■ Task to carry out ■
Write down every entry below once more, exactly.

== Supplied entries

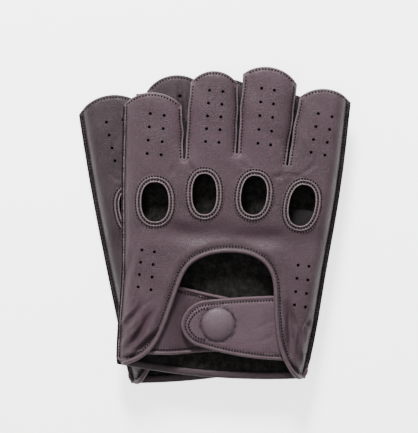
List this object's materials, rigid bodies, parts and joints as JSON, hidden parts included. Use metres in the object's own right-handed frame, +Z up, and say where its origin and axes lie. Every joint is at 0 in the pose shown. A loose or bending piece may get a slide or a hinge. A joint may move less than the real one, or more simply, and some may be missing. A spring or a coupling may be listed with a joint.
{
  "type": "driving gloves",
  "caption": "Pair of fingerless leather driving gloves with knuckle holes, a half-moon wrist opening and a snap strap, laid one on the other.",
  "frame": {"origin": "centre of the pair's footprint, on the surface that it lies on", "axes": "+Y towards the fingers, +Z up from the palm to the back of the hand, +X to the upper glove's thumb side"},
  "size_m": [0.1378, 0.1602, 0.0259],
  "materials": {
    "glove_leather": "smooth dark plum-grey nappa leather, fine grain, soft sheen",
    "binding_leather": "rolled binding of the same leather, a little lighter",
    "palm_leather": "dark leather outside, black suede inside",
    "sidewall_leather": "black soft leather",
    "cap_leather": "leather stretched over a domed cap",
    "suede_lining": "black suede",
    "snap_metal": "dull antique nickelled brass"
  },
  "bodies": {
    "right_strap_body": {"right_strap": "glove_leather", "right_strap_lining": "suede_lining", "right_strap_binding": "binding_leather", "right_snap_cap": "cap_leather", "right_snap_socket": "snap_metal"},
    "right_thumb_body": {"right_thumb_sleeve": "glove_leather"},
    "right_glove": {"right_back_panel": "glove_leather", "right_closure_tab": "glove_leather", "right_index_middle_fourchette": "sidewall_leather", "right_knuckle_ring_index": "glove_leather", "right_knuckle_ring_little": "glove_leather", "right_knuckle_ring_middle": "glove_leather", "right_knuckle_ring_ring": "glove_leather", "right_middle_ring_fourchette": "sidewall_leather", "right_palm_hem_binding": "palm_leather", "right_palm_panel": "palm_leather", "right_ring_little_fourchette": "sidewall_leather", "right_snap_post": "snap_metal", "right_snap_stud": "snap_metal", "right_strap_root": "glove_leather", "right_tab_lower_binding": "binding_leather", "right_tab_upper_binding": "binding_leather", "right_wrist_opening_binding": "binding_leather"},
    "left_strap_body": {"left_strap": "glove_leather", "left_strap_lining": "suede_lining", "left_strap_binding": "binding_leather", "left_snap_cap": "cap_leather", "left_snap_socket": "snap_metal"},
    "left_thumb_body": {"left_thumb_sleeve": "glove_leather"},
    "left_glove": {"left_back_panel": "glove_leather", "left_closure_tab": "glove_leather", "left_index_middle_fourchette": "sidewall_leather", "left_knuckle_ring_index": "glove_leather", "left_knuckle_ring_little": "glove_leather", "left_knuckle_ring_middle": "glove_leather", "left_knuckle_ring_ring": "glove_leather", "left_middle_ring_fourchette": "sidewall_leather", "left_palm_hem_binding": "palm_leather", "left_palm_panel": "palm_leather", "left_ring_little_fourchette": "sidewall_leather", "left_snap_post": "snap_metal", "left_snap_stud": "snap_metal", "left_strap_root": "glove_leather", "left_tab_lower_binding": "binding_leather", "left_tab_upper_binding": "binding_leather", "left_wrist_opening_binding": "binding_leather"}
  },
  "joints": [
    {"name": "glove_lift", "type": "slide", "parent": "right_glove", "child": "left_glove", "axis": [0, 0, 1], "range_m": [0, 0.12]},
    {"name": "left_strap_hinge", "type": "hinge", "parent": "left_glove", "child": "left_strap_body", "pos_m": [0.02726, -0.05064, 0.0216], "axis": [-0.1367, 0.9906, 0], "range_deg": [0, 105]},
    {"name": "right_strap_hinge", "type": "hinge", "parent": "right_glove", "child": "right_strap_body", "pos_m": [-0.02492, -0.0534, 0.0085], "axis": [-0.0795, -0.9968, 0], "range_deg": [0, 105]},
    {"name": "left_thumb_hinge", "type": "hinge", "parent": "left_glove", "child": "left_thumb_body", "pos_m": [0.05387, -0.01111, 0.0131], "axis": [-0.1641, -0.9865, 0], "range_deg": [0, 105]},
    {"name": "right_thumb_hinge", "type": "hinge", "parent": "right_glove", "child": "right_thumb_body", "pos_m": [-0.05134, -0.01514, 0], "axis": [-0.1948, 0.9808, 0], "range_deg": [0, 105]}
  ],
  "couplings": [
    {"joint": "right_strap_hinge", "follows": "glove_lift", "rad_per_m": 15.199},
    {"joint": "left_thumb_hinge", "follows": "glove_lift", "rad_per_m": 15.199}
  ]
}
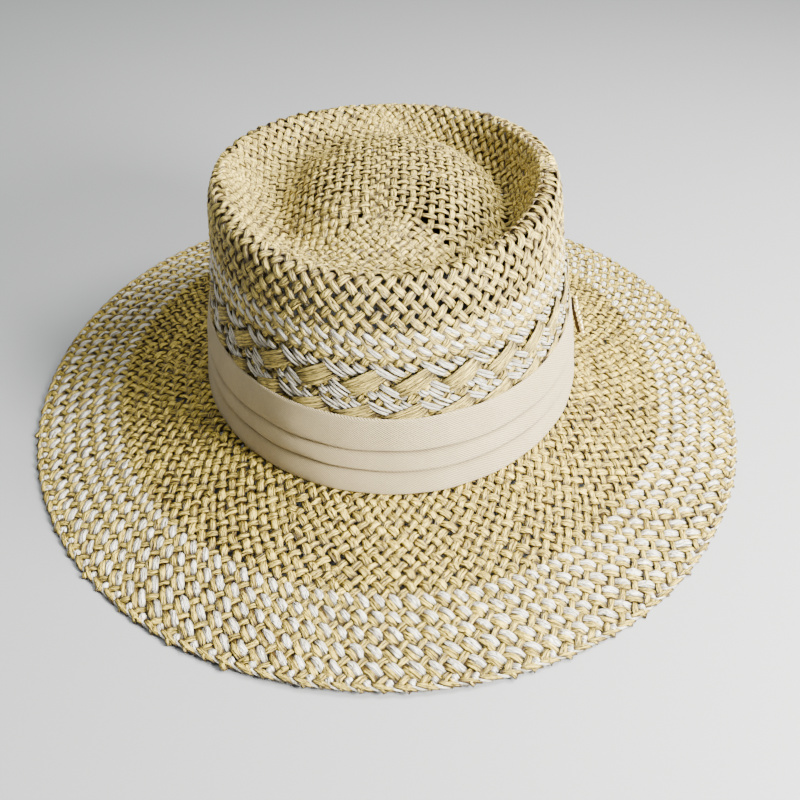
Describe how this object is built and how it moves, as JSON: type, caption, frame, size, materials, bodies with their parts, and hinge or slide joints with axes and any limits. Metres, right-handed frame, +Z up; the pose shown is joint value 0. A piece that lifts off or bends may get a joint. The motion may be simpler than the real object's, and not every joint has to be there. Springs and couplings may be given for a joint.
{
  "type": "wide-brim straw sun hat",
  "caption": "Woven straw sun hat with an oval telescope crown, a wide sloping brim, a pleated cloth band and a beaded metal plaque on the band.",
  "frame": {"origin": "on the surface that the brim rests on, under the middle of the brim", "axes": "+Z up through the crown, -Y towards the front of the hat, +X towards the wearer's left"},
  "size_m": [0.34, 0.373, 0.1203],
  "materials": {
    "straw": "matte woven paper straw, natural and white strands",
    "band_cloth": "cream cotton twill, pleated",
    "plaque_metal": "bright pale gold and silver beads"
  },
  "bodies": {
    "root": {"crown": "straw", "brim": "straw", "hat_band": "band_cloth", "band_plaque": "plaque_metal"}
  },
  "joints": []
}
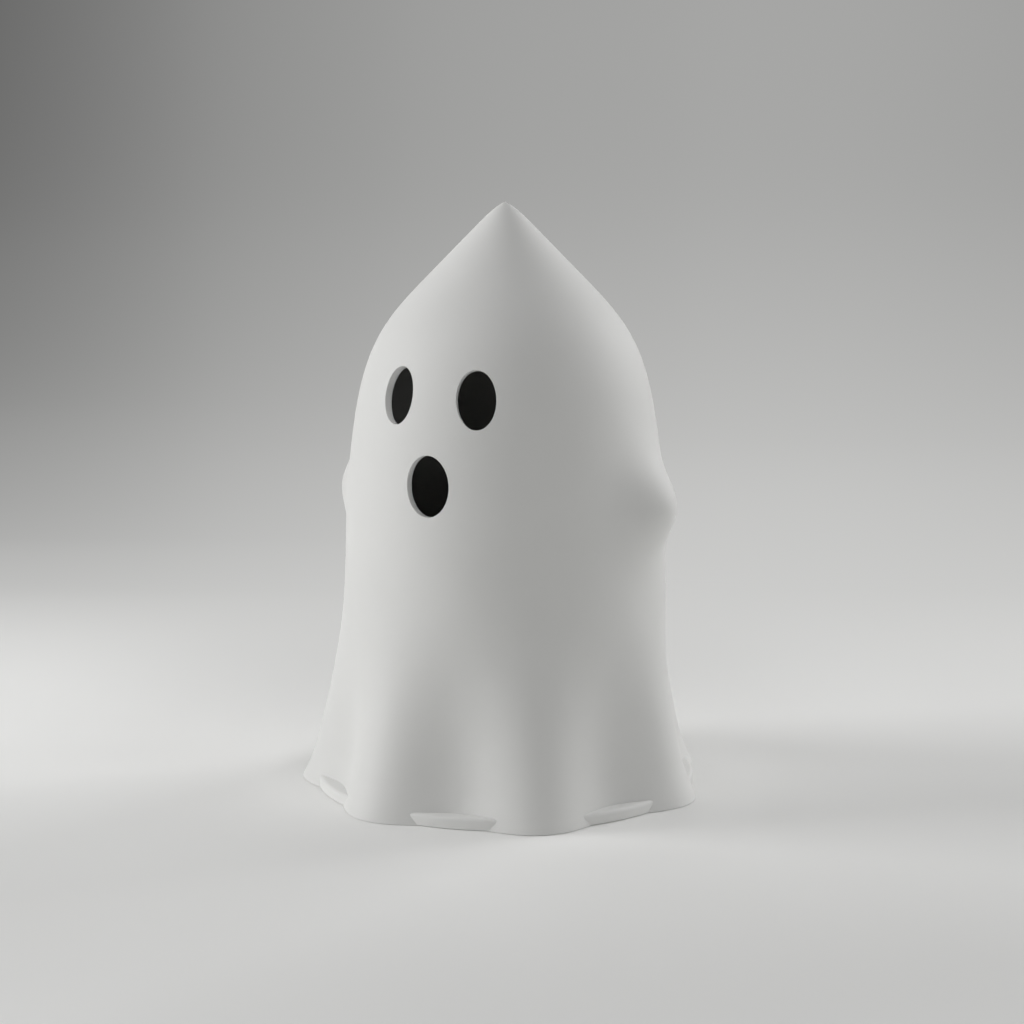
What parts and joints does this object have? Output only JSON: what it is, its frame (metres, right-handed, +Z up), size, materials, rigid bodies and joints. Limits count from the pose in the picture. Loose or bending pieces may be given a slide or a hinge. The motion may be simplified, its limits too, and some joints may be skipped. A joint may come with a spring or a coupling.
{
  "type": "ghost lantern",
  "caption": "Sheet-draped ghost figure with cut-out eyes and mouth, a hollow white shell that lifts off a round base plate holding a battery tea light.",
  "frame": {"origin": "on the floor under the figure's axis, at the level of the feet's undersides", "axes": "+Z up through the figure's tip, -Y out of its face, +X to the right as one looks along +Y at it"},
  "size_m": [0.1056, 0.1045, 0.15],
  "materials": {
    "ghost_white": "matte",
    "foot_rubber": "matte",
    "wax_plastic": "satin",
    "flame_plastic": "satin",
    "lamp_epoxy": "gloss",
    "steel": "satin",
    "contact_brass": "satin",
    "knob_black": "matte"
  },
  "bodies": {
    "base": {"base_plate": "ghost_white", "foot_back_right": "foot_rubber", "foot_back_left": "foot_rubber", "foot_front_left": "foot_rubber", "foot_front_right": "foot_rubber"},
    "ghost": {"ghost_shell": "ghost_white"},
    "candle": {"candle_cup": "wax_plastic", "candle_base": "wax_plastic", "candle_top": "wax_plastic", "flame_lens": "flame_plastic", "led_lamp": "lamp_epoxy", "led_anode_lead": "steel", "led_cathode_lead": "steel", "coin_cell": "steel", "contact_positive": "contact_brass", "contact_negative": "contact_brass", "contact_lamp": "contact_brass", "door_hinge_pin": "steel"},
    "switch": {"switch_knob": "knob_black", "switch_wiper": "contact_brass"},
    "door": {"battery_door": "wax_plastic"}
  },
  "joints": [
    {"name": "shell_lift", "type": "slide", "parent": "base", "child": "ghost", "axis": [0, 0, 1], "range_m": [0, 0.07]},
    {"name": "candle_lift", "type": "slide", "parent": "base", "child": "candle", "axis": [0, 0, 1], "range_m": [0, 0.025]},
    {"name": "switch_slide", "type": "slide", "parent": "candle", "child": "switch", "axis": [1, 0, 0], "range_m": [0, 0.003]},
    {"name": "door_hinge", "type": "hinge", "parent": "candle", "child": "door", "pos_m": [0, 0.0062, 0.004], "axis": [1, 0, 0], "range_deg": [0, 95]}
  ]
}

====

■ Expected output ■
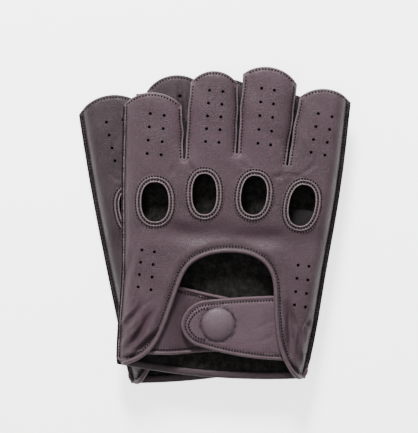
List this object's materials, rigid bodies, parts and joints as JSON, hidden parts included. Use metres in the object's own right-handed frame, +Z up, and say where its origin and axes lie. Every joint is at 0 in the pose shown. A loose or bending piece may get a slide or a hinge. A joint may move less than the real one, or more simply, and some may be missing. A spring or a coupling may be listed with a joint.
{
  "type": "driving gloves",
  "caption": "Pair of fingerless leather driving gloves with knuckle holes, a half-moon wrist opening and a snap strap, laid one on the other.",
  "frame": {"origin": "centre of the pair's footprint, on the surface that it lies on", "axes": "+Y towards the fingers, +Z up from the palm to the back of the hand, +X to the upper glove's thumb side"},
  "size_m": [0.1378, 0.1602, 0.0259],
  "materials": {
    "glove_leather": "smooth dark plum-grey nappa leather, fine grain, soft sheen",
    "binding_leather": "rolled binding of the same leather, a little lighter",
    "palm_leather": "dark leather outside, black suede inside",
    "sidewall_leather": "black soft leather",
    "cap_leather": "leather stretched over a domed cap",
    "suede_lining": "black suede",
    "snap_metal": "dull antique nickelled brass"
  },
  "bodies": {
    "right_strap_body": {"right_strap": "glove_leather", "right_strap_lining": "suede_lining", "right_strap_binding": "binding_leather", "right_snap_cap": "cap_leather", "right_snap_socket": "snap_metal"},
    "right_thumb_body": {"right_thumb_sleeve": "glove_leather"},
    "right_glove": {"right_back_panel": "glove_leather", "right_closure_tab": "glove_leather", "right_index_middle_fourchette": "sidewall_leather", "right_knuckle_ring_index": "glove_leather", "right_knuckle_ring_little": "glove_leather", "right_knuckle_ring_middle": "glove_leather", "right_knuckle_ring_ring": "glove_leather", "right_middle_ring_fourchette": "sidewall_leather", "right_palm_hem_binding": "palm_leather", "right_palm_panel": "palm_leather", "right_ring_little_fourchette": "sidewall_leather", "right_snap_post": "snap_metal", "right_snap_stud": "snap_metal", "right_strap_root": "glove_leather", "right_tab_lower_binding": "binding_leather", "right_tab_upper_binding": "binding_leather", "right_wrist_opening_binding": "binding_leather"},
    "left_strap_body": {"left_strap": "glove_leather", "left_strap_lining": "suede_lining", "left_strap_binding": "binding_leather", "left_snap_cap": "cap_leather", "left_snap_socket": "snap_metal"},
    "left_thumb_body": {"left_thumb_sleeve": "glove_leather"},
    "left_glove": {"left_back_panel": "glove_leather", "left_closure_tab": "glove_leather", "left_index_middle_fourchette": "sidewall_leather", "left_knuckle_ring_index": "glove_leather", "left_knuckle_ring_little": "glove_leather", "left_knuckle_ring_middle": "glove_leather", "left_knuckle_ring_ring": "glove_leather", "left_middle_ring_fourchette": "sidewall_leather", "left_palm_hem_binding": "palm_leather", "left_palm_panel": "palm_leather", "left_ring_little_fourchette": "sidewall_leather", "left_snap_post": "snap_metal", "left_snap_stud": "snap_metal", "left_strap_root": "glove_leather", "left_tab_lower_binding": "binding_leather", "left_tab_upper_binding": "binding_leather", "left_wrist_opening_binding": "binding_leather"}
  },
  "joints": [
    {"name": "glove_lift", "type": "slide", "parent": "right_glove", "child": "left_glove", "axis": [0, 0, 1], "range_m": [0, 0.12]},
    {"name": "left_strap_hinge", "type": "hinge", "parent": "left_glove", "child": "left_strap_body", "pos_m": [0.02726, -0.05064, 0.0216], "axis": [-0.1367, 0.9906, 0], "range_deg": [0, 105]},
    {"name": "right_strap_hinge", "type": "hinge", "parent": "right_glove", "child": "right_strap_body", "pos_m": [-0.02492, -0.0534, 0.0085], "axis": [-0.0795, -0.9968, 0], "range_deg": [0, 105]},
    {"name": "left_thumb_hinge", "type": "hinge", "parent": "left_glove", "child": "left_thumb_body", "pos_m": [0.05387, -0.01111, 0.0131], "axis": [-0.1641, -0.9865, 0], "range_deg": [0, 105]},
    {"name": "right_thumb_hinge", "type": "hinge", "parent": "right_glove", "child": "right_thumb_body", "pos_m": [-0.05134, -0.01514, 0], "axis": [-0.1948, 0.9808, 0], "range_deg": [0, 105]}
  ],
  "couplings": [
    {"joint": "right_strap_hinge", "follows": "glove_lift", "rad_per_m": 15.199},
    {"joint": "left_thumb_hinge", "follows": "glove_lift", "rad_per_m": 15.199}
  ]
}
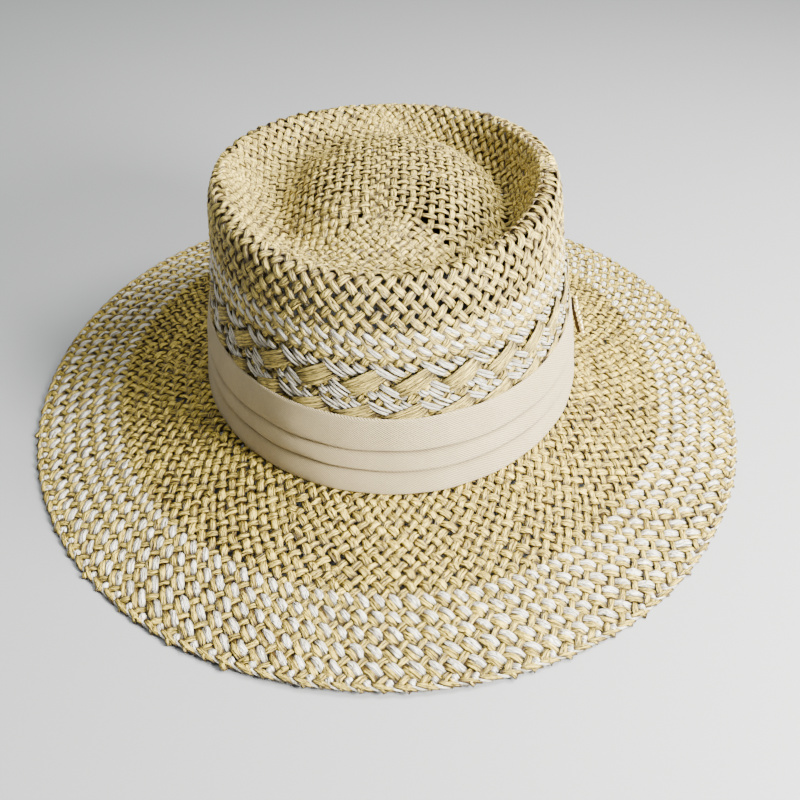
Describe how this object is built and how it moves, as JSON: type, caption, frame, size, materials, bodies with their parts, and hinge or slide joints with axes and any limits. Metres, right-handed frame, +Z up; the pose shown is joint value 0. A piece that lifts off or bends may get a joint. The motion may be simpler than the real object's, and not every joint has to be there. Springs and couplings may be given for a joint.
{
  "type": "wide-brim straw sun hat",
  "caption": "Woven straw sun hat with an oval telescope crown, a wide sloping brim, a pleated cloth band and a beaded metal plaque on the band.",
  "frame": {"origin": "on the surface that the brim rests on, under the middle of the brim", "axes": "+Z up through the crown, -Y towards the front of the hat, +X towards the wearer's left"},
  "size_m": [0.34, 0.373, 0.1203],
  "materials": {
    "straw": "matte woven paper straw, natural and white strands",
    "band_cloth": "cream cotton twill, pleated",
    "plaque_metal": "bright pale gold and silver beads"
  },
  "bodies": {
    "root": {"crown": "straw", "brim": "straw", "hat_band": "band_cloth", "band_plaque": "plaque_metal"}
  },
  "joints": []
}
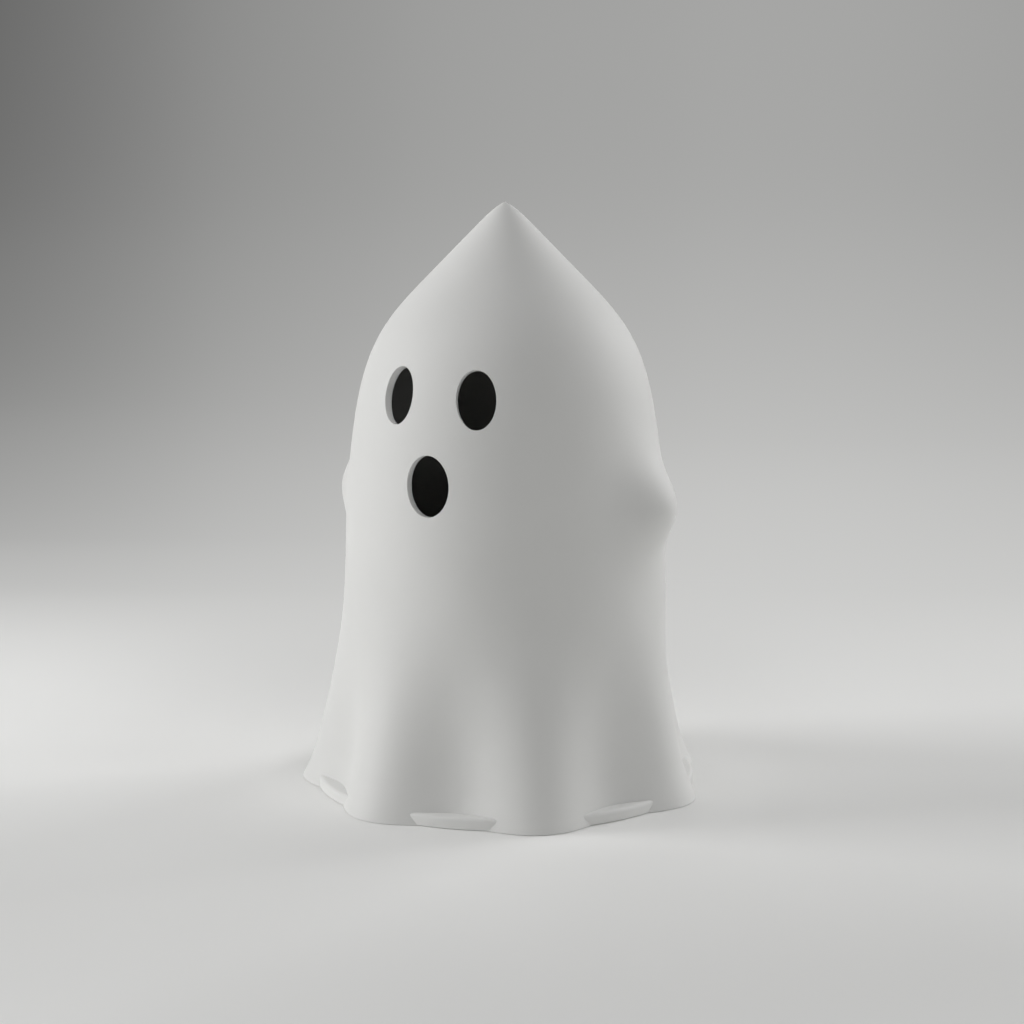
What parts and joints does this object have? Output only JSON: what it is, its frame (metres, right-handed, +Z up), size, materials, rigid bodies and joints. Limits count from the pose in the picture. Loose or bending pieces may be given a slide or a hinge. The motion may be simplified, its limits too, and some joints may be skipped. A joint may come with a spring or a coupling.
{
  "type": "ghost lantern",
  "caption": "Sheet-draped ghost figure with cut-out eyes and mouth, a hollow white shell that lifts off a round base plate holding a battery tea light.",
  "frame": {"origin": "on the floor under the figure's axis, at the level of the feet's undersides", "axes": "+Z up through the figure's tip, -Y out of its face, +X to the right as one looks along +Y at it"},
  "size_m": [0.1056, 0.1045, 0.15],
  "materials": {
    "ghost_white": "matte",
    "foot_rubber": "matte",
    "wax_plastic": "satin",
    "flame_plastic": "satin",
    "lamp_epoxy": "gloss",
    "steel": "satin",
    "contact_brass": "satin",
    "knob_black": "matte"
  },
  "bodies": {
    "base": {"base_plate": "ghost_white", "foot_back_right": "foot_rubber", "foot_back_left": "foot_rubber", "foot_front_left": "foot_rubber", "foot_front_right": "foot_rubber"},
    "ghost": {"ghost_shell": "ghost_white"},
    "candle": {"candle_cup": "wax_plastic", "candle_base": "wax_plastic", "candle_top": "wax_plastic", "flame_lens": "flame_plastic", "led_lamp": "lamp_epoxy", "led_anode_lead": "steel", "led_cathode_lead": "steel", "coin_cell": "steel", "contact_positive": "contact_brass", "contact_negative": "contact_brass", "contact_lamp": "contact_brass", "door_hinge_pin": "steel"},
    "switch": {"switch_knob": "knob_black", "switch_wiper": "contact_brass"},
    "door": {"battery_door": "wax_plastic"}
  },
  "joints": [
    {"name": "shell_lift", "type": "slide", "parent": "base", "child": "ghost", "axis": [0, 0, 1], "range_m": [0, 0.07]},
    {"name": "candle_lift", "type": "slide", "parent": "base", "child": "candle", "axis": [0, 0, 1], "range_m": [0, 0.025]},
    {"name": "switch_slide", "type": "slide", "parent": "candle", "child": "switch", "axis": [1, 0, 0], "range_m": [0, 0.003]},
    {"name": "door_hinge", "type": "hinge", "parent": "candle", "child": "door", "pos_m": [0, 0.0062, 0.004], "axis": [1, 0, 0], "range_deg": [0, 95]}
  ]
}